WHAT’S OUR REACH?
If you started to travel, via a spaceship moving at 25,000 miles per hour, to Pluto when you were 25-years old, it would take you about 22 years to reach Pluto, and another 22 years to return. You would be 69 years old when you got back: a near-lifetime of travel, mostly surrounded by darkness. Most likely, this is not what you expected.
Only light, or other waves that have no intrinsic mass, can move at the speed of light. As an object (like a spaceship) approaches the speed of light, its mass rises ever more quickly, so that it takes more and more energy to speed it up further.
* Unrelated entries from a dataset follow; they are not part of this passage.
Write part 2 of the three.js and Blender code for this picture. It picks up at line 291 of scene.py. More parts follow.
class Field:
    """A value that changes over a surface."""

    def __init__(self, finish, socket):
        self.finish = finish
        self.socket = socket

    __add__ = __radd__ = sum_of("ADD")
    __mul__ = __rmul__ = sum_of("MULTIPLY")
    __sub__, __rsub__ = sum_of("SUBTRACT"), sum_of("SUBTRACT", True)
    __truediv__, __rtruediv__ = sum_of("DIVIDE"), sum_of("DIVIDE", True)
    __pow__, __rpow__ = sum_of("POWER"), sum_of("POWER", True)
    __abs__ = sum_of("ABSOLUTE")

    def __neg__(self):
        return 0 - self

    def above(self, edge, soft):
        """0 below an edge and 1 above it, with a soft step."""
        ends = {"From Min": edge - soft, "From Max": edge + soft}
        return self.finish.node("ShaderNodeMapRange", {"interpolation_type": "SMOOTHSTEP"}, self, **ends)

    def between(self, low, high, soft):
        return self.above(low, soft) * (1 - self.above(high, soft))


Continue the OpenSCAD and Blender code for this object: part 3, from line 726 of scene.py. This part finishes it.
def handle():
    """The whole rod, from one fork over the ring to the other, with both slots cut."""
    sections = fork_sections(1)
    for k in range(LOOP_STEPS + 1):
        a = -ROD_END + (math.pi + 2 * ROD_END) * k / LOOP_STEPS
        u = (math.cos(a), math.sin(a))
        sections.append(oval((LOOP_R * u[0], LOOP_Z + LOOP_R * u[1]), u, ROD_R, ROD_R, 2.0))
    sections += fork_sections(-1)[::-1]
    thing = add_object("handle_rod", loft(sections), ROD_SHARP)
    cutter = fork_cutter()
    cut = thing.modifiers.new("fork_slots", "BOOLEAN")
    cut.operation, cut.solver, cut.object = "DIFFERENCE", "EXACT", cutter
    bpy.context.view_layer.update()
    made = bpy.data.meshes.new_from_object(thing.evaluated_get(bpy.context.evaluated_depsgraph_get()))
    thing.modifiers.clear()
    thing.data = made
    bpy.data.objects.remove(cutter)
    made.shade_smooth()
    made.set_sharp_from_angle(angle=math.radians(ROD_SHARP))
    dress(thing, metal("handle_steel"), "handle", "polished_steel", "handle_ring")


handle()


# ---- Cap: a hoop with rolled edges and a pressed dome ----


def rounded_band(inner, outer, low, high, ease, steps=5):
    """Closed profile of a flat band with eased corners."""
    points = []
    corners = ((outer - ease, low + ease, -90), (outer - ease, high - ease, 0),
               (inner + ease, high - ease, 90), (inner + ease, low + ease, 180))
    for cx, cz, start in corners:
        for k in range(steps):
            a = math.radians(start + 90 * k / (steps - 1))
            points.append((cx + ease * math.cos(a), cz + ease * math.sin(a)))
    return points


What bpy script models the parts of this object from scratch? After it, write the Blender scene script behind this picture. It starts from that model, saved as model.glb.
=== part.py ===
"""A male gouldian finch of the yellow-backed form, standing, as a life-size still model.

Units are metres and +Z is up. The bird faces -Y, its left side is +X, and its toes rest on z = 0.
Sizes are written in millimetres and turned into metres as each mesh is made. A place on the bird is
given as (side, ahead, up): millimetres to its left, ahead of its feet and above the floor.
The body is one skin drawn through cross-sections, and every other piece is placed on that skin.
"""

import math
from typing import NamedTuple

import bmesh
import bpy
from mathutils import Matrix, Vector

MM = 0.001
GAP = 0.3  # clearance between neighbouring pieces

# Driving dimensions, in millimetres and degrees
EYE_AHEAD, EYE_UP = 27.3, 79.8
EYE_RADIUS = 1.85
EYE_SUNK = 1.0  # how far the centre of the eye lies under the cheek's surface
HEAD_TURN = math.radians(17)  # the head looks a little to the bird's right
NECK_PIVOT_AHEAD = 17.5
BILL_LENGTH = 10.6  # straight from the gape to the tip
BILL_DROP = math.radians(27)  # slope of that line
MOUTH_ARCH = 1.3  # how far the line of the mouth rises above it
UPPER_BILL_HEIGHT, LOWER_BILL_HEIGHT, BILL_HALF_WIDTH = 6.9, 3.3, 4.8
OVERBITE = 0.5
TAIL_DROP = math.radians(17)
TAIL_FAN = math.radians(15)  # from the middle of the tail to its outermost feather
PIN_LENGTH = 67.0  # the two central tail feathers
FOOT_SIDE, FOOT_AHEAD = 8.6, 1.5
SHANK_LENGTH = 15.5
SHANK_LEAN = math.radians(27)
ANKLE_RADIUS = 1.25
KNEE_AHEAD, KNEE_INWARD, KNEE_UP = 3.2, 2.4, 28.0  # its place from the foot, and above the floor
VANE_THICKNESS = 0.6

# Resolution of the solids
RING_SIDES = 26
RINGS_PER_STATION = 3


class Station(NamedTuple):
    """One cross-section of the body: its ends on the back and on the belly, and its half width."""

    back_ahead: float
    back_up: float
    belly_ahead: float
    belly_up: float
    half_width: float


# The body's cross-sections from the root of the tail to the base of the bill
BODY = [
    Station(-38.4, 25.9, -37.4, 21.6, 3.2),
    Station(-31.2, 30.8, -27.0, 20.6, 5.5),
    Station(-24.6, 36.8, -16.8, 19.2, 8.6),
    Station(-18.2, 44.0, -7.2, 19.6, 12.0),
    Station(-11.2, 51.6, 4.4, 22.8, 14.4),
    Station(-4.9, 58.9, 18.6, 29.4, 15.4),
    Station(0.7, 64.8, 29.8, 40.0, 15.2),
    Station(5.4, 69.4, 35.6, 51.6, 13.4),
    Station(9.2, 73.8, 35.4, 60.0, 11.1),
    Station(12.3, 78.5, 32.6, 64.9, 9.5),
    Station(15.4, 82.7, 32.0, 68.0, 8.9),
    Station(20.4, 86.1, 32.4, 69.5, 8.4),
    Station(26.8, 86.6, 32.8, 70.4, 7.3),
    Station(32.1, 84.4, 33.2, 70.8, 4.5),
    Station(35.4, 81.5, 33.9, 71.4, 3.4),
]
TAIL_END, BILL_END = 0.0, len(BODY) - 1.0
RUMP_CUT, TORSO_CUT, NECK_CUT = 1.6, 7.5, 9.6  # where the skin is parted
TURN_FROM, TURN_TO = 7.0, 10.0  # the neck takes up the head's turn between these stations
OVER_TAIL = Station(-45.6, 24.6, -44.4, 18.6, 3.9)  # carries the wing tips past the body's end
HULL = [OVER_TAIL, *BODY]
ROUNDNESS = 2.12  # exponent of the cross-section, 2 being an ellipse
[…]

It can never reach the speed of light, because by then, its mass would have become infinite, and by the equivalence of mass and energy (E = mc squared), it would have taken an infinite amount of energy to get there.
Thus, the science-fiction-generated fantasy (so prevalent in movies!) of humans traveling at the speed of light, from galaxy to galaxy, is not to happen!
THE VASTNESS OF SPACE
The universe consists of a million trillion trillion cubic light years and growing each second. [One cubic light year is enough to encompass our solar system].
Suppose you could select anyone of the cubic light years in space to explore, how would it look? 99 times out of a 100, you would find a pristine vacuum embedded in total blackness. Absolutely nothing would be visible to the unaided eye. The universe is almost entirely empty space. Galaxies, stars, and planets are scattered here and there in a lumpy way, not in a uniform way.